Assim é que, para que trespasse do holding seja interditado, a agência reguladora terá agora o ônus de proferir uma decisão fundamentada, por meio da qual demostre que há diferenças substanciais entre o precedente e a demanda atual, a justificar a prolação de decisão diversa (distinguising); ou a necessidade de superação do precedente (overruling), seja por razões jurídicas, seja por razões econômicas, seja pela cambialidade da situação de fato. O que, de resto, já encontraria fundamento no disposto no artigo 50, VII, da Lei 9.784/1999, de acordo com o qual se prescreve o dever de motivação das decisões que “deixem de aplicar jurisprudência firmada sobre a questão ou discrepem de pareceres, laudos, propostas e relatórios oficiais”, só que agora aplicável a todos os âmbitos, inclusive aqueles não sujeitos ao regramento do processo administrativo.
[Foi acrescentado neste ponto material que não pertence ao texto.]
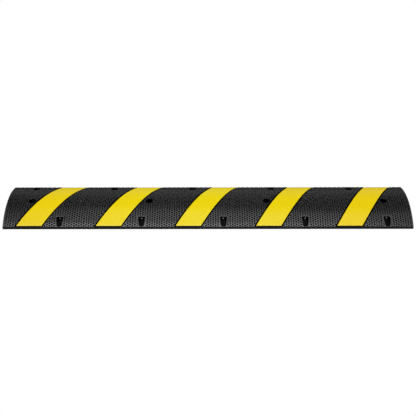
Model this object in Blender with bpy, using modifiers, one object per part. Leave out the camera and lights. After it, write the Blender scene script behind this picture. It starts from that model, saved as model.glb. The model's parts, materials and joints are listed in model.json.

se desconhece que a aplicação da Teoria dos Precedentes Administrativos já teria aplicabilidade ao ordenamento jurídico brasileiro, em razão do disposto no artigo 15 com correspondência com o artigo 927, I a V, do CPC/2015. Nada obstante, alçar tal sistemática à qualidade de uma norma interpretativa é, por assim dizer, “levar os precedentes administrativos a sério”.
É passada a hora de todas as esferas com poder decisório, nos termos da lei, a judicial, controladora e administrativa tomarem a sério suas decisões, evitarem o casuísmo e o randomismo decisório e, assim, poderem sinalizar ao cidadão quais as condutas e parâmetros decisórios a seguir. Isso em si já será um enorme ganho em termos de segurança jurídica.
[1] AZEVEDO NETO, Floriano Marques de. O direito administrativo no sistema de base romanística e de common law, Brazilian administrative law: under the influence of common law and civil law. Revista de Direito Administrativo – RDA, Rio de Janeiro, n. 268, 2015.
[2] No Direito Brasileiro, V. OLIVEIRA, Rafael Carvalho Rezende de. Precedentes no Direito Administrativo. Editora Gen: Rio de Janeiro, 2018.